The application of experimental design to investigate the solvent matrix effects observed during the Determination of Rhodium (Rh) in organic media by Graphite Furnace Atomic Absorption Spectrometry (GFAAS)

Abstract

In an industrial application a GFAAS method for monitoring the Rh concentration in process streams is being used. Matrix effects are known to exist with the application of this technique; in fact, it was observed that different solvents lead to different results. Therefore, standard additions have to be employed for quantitative determinations, resulting in high costs and long analysis times. In an attempt to understand these interfering effects, fractional factorial designs were proposed to determine whether any GFAAS parameter was responsible for, or related to, the matrix effects. Seven GFAAS parameters were investigated: final temperature, ramp time and hold time of the transitions step (from the dry step); final temperature, ramp time and hold time of the ashing/pyrolysis step; ramp time of the atomisation step. The results showed that the matrix effects were not related to any specific parameter. A complete factorial design was implemented to demonstrate the fundamental role of the atomisation temperature. SEM analysis showed that the surface of the graphite tubes might be affected in different ways by different solvents.

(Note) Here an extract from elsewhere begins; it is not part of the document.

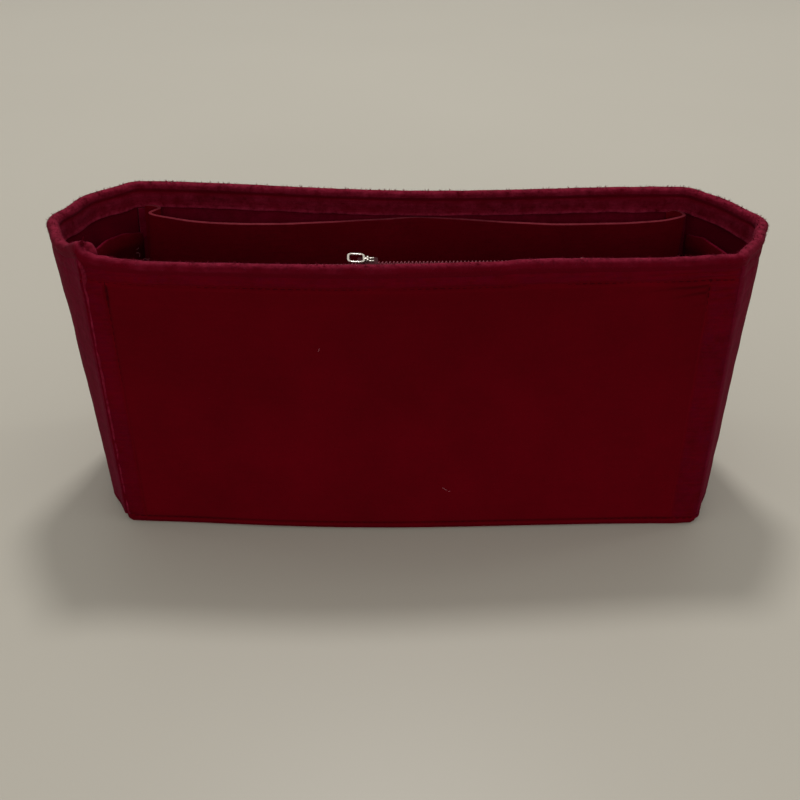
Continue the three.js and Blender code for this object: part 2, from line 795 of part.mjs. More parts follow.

A Principal Component Analysis demonstrated that the matrix effects may be related to the viscosity and melting point of the solvents and may be independent of their molar mass. To identify the origins of these effects, an investigation on the link between the tube surface-sample matrix interactions and the physical properties of the matrices is recommended. Since GFAAS parameters cannot compensate for the matrix effects, standard additions remain the preferred mode of operation as it accounts for the effects in-situ.